--- begin Extracted material ---
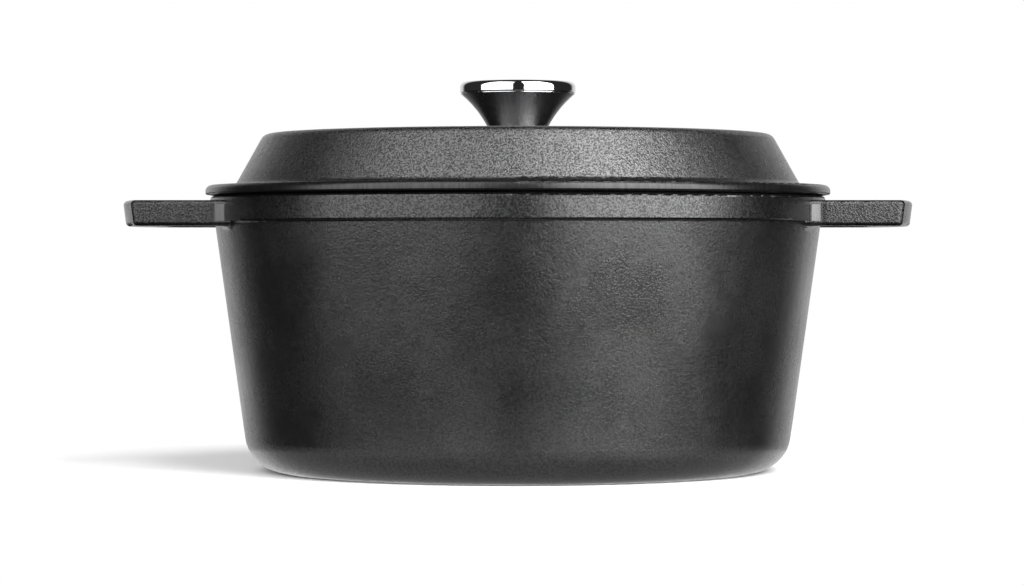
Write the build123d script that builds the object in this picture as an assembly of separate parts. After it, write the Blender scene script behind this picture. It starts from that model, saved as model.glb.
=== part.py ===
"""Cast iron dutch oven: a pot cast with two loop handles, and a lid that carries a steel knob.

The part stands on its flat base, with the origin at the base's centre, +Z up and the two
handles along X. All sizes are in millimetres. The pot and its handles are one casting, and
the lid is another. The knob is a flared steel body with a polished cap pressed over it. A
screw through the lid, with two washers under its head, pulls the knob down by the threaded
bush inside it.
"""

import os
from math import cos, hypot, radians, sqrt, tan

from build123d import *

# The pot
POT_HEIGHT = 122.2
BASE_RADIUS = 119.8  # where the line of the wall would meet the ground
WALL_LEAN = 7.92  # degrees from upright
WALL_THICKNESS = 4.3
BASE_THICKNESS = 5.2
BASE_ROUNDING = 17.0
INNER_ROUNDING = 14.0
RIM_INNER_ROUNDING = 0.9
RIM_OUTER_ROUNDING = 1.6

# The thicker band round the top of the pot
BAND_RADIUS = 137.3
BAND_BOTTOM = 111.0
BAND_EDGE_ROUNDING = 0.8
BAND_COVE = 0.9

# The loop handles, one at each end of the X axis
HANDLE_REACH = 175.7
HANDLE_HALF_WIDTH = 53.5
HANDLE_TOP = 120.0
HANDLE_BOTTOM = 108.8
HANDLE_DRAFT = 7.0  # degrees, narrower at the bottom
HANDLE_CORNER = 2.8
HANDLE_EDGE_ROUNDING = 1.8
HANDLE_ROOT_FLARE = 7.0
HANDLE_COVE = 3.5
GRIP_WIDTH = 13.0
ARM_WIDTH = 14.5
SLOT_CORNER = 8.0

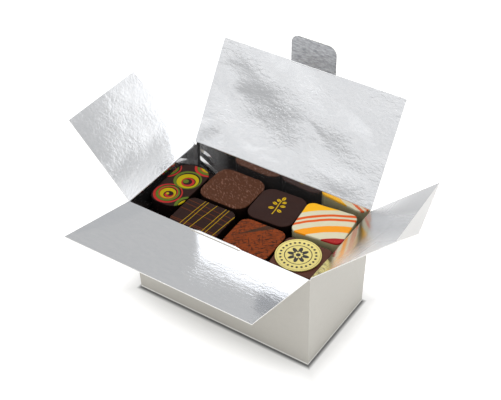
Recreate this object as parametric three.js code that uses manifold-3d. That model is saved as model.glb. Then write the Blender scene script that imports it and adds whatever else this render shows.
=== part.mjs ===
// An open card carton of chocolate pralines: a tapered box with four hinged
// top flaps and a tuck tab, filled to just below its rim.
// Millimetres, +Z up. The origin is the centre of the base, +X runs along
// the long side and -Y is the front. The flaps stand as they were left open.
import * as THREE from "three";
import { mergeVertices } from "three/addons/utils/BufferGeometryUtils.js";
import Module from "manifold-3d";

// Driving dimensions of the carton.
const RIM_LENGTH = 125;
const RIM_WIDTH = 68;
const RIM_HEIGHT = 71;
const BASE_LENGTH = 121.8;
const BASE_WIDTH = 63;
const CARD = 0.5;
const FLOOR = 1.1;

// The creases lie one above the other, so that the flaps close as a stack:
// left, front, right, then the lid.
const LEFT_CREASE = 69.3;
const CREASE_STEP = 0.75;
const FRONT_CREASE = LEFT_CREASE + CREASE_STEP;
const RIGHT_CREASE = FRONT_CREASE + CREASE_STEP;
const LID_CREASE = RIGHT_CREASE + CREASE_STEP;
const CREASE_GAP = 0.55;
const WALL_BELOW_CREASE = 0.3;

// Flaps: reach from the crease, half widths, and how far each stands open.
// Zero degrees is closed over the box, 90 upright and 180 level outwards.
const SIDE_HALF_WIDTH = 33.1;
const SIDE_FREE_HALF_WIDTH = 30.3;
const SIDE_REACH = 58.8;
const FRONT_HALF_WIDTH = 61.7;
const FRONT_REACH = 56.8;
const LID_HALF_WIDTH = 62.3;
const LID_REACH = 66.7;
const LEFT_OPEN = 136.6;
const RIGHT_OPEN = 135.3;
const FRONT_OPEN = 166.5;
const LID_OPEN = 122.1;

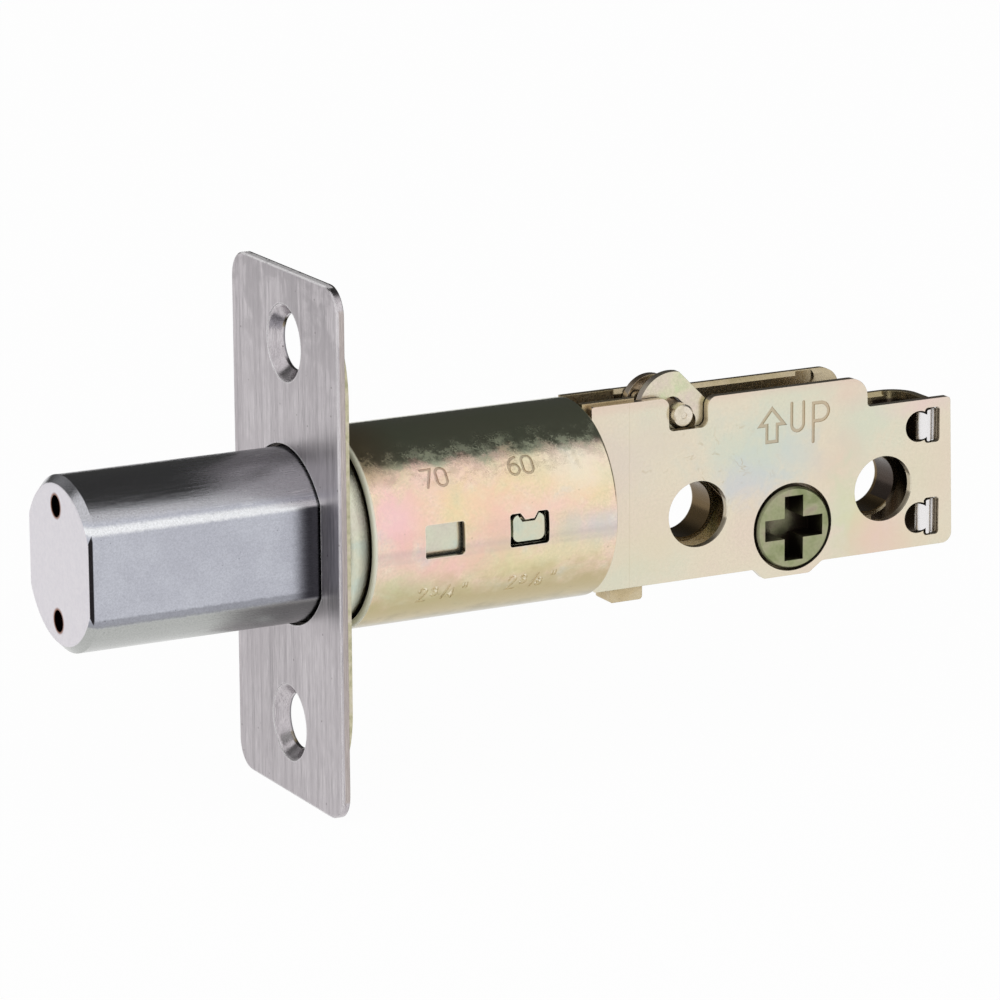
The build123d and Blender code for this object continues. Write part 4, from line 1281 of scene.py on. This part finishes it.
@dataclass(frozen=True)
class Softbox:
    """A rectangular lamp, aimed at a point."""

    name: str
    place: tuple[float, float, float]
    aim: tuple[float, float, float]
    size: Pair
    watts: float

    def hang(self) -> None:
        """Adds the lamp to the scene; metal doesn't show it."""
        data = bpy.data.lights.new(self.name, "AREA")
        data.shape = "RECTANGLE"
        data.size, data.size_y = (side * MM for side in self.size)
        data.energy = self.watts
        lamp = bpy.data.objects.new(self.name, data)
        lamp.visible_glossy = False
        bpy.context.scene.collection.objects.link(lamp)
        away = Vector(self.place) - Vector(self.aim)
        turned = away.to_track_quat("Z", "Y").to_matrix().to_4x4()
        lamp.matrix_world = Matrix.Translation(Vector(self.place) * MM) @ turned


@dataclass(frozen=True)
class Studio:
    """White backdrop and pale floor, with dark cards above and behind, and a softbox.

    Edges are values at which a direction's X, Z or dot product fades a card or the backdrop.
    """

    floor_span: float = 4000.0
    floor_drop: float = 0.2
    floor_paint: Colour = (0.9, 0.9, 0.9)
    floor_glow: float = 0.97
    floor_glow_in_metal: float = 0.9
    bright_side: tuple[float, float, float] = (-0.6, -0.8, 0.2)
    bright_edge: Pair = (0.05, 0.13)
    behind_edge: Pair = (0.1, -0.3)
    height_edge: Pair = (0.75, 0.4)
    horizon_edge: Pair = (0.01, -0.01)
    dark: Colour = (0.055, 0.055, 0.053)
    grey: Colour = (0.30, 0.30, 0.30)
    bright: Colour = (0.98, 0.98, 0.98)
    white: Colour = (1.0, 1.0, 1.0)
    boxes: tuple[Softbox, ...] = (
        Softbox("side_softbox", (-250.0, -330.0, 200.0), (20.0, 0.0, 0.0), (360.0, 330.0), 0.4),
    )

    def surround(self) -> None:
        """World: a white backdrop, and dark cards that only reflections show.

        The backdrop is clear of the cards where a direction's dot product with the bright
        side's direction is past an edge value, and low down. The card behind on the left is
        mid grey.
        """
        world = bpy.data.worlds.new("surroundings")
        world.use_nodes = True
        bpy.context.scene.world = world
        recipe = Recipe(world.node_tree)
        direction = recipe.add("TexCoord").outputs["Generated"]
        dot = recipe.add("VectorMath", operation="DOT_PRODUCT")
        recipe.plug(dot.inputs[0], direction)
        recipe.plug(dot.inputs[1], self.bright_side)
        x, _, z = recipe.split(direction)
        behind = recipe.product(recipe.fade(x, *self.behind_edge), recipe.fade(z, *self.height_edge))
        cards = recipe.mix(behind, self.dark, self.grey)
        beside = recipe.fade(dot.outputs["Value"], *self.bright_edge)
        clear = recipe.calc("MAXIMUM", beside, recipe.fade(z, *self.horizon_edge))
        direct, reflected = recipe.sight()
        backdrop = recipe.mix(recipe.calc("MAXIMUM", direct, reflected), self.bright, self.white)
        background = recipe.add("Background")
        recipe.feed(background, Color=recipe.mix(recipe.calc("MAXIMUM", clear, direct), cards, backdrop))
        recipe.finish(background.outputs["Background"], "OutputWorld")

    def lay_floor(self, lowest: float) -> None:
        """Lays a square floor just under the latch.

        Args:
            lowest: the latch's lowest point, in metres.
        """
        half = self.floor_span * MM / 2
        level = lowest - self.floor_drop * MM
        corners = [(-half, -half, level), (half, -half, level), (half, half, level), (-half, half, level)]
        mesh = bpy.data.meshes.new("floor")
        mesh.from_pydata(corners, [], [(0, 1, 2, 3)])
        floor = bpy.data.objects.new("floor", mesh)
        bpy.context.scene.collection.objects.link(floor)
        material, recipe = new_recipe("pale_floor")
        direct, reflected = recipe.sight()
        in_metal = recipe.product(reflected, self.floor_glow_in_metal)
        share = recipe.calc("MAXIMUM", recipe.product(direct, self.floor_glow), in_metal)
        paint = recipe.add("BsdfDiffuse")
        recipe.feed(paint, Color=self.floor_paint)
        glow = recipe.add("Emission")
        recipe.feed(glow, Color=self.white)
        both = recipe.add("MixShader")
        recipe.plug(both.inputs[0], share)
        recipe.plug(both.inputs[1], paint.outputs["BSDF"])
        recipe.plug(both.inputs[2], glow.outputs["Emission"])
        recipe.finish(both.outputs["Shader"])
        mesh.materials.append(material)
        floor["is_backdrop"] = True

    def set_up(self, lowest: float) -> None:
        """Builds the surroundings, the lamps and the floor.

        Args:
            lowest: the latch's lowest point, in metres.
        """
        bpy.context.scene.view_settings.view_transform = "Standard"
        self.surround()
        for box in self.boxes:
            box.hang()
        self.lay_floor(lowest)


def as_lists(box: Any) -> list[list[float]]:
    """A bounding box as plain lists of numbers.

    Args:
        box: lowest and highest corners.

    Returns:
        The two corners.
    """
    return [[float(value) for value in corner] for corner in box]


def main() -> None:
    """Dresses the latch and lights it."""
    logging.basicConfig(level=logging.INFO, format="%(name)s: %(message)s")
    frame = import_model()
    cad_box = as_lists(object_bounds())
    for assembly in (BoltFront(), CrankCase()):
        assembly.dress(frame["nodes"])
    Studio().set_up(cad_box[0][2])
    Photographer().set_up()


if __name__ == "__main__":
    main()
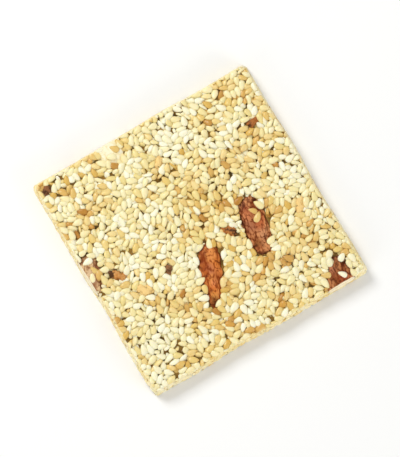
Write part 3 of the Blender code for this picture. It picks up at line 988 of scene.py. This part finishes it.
--- end Extracted material ---
Task to complete >> Extract the lines above, from the first one through the one containing "BAND_COVE = 0.9", and return only those, unchanged.

Solution to this task >>
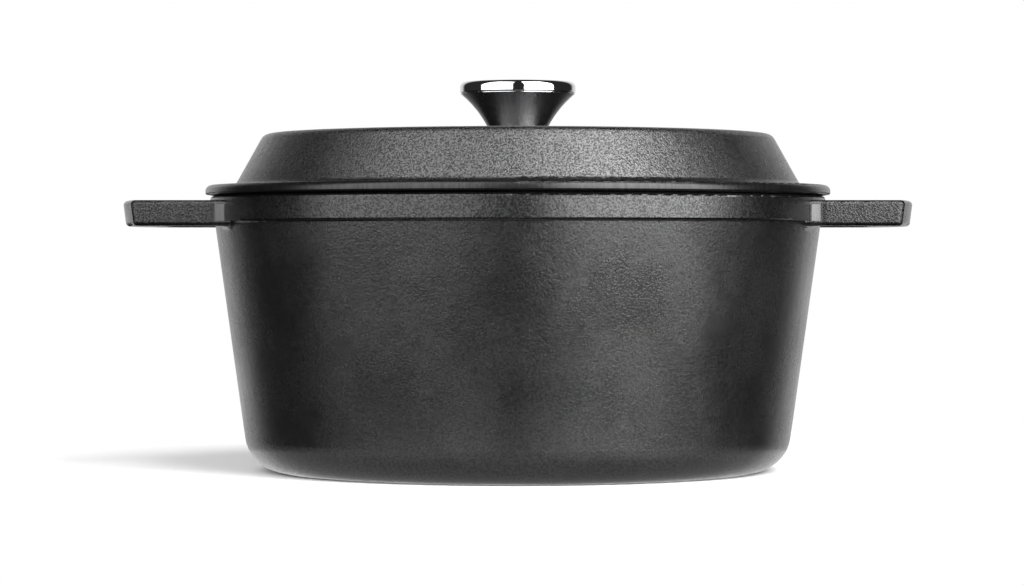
Write the build123d script that builds the object in this picture as an assembly of separate parts. After it, write the Blender scene script behind this picture. It starts from that model, saved as model.glb.
=== part.py ===
"""Cast iron dutch oven: a pot cast with two loop handles, and a lid that carries a steel knob.

The part stands on its flat base, with the origin at the base's centre, +Z up and the two
handles along X. All sizes are in millimetres. The pot and its handles are one casting, and
the lid is another. The knob is a flared steel body with a polished cap pressed over it. A
screw through the lid, with two washers under its head, pulls the knob down by the threaded
bush inside it.
"""

import os
from math import cos, hypot, radians, sqrt, tan

from build123d import *

# The pot
POT_HEIGHT = 122.2
BASE_RADIUS = 119.8  # where the line of the wall would meet the ground
WALL_LEAN = 7.92  # degrees from upright
WALL_THICKNESS = 4.3
BASE_THICKNESS = 5.2
BASE_ROUNDING = 17.0
INNER_ROUNDING = 14.0
RIM_INNER_ROUNDING = 0.9
RIM_OUTER_ROUNDING = 1.6

# The thicker band round the top of the pot
BAND_RADIUS = 137.3
BAND_BOTTOM = 111.0
BAND_EDGE_ROUNDING = 0.8
BAND_COVE = 0.9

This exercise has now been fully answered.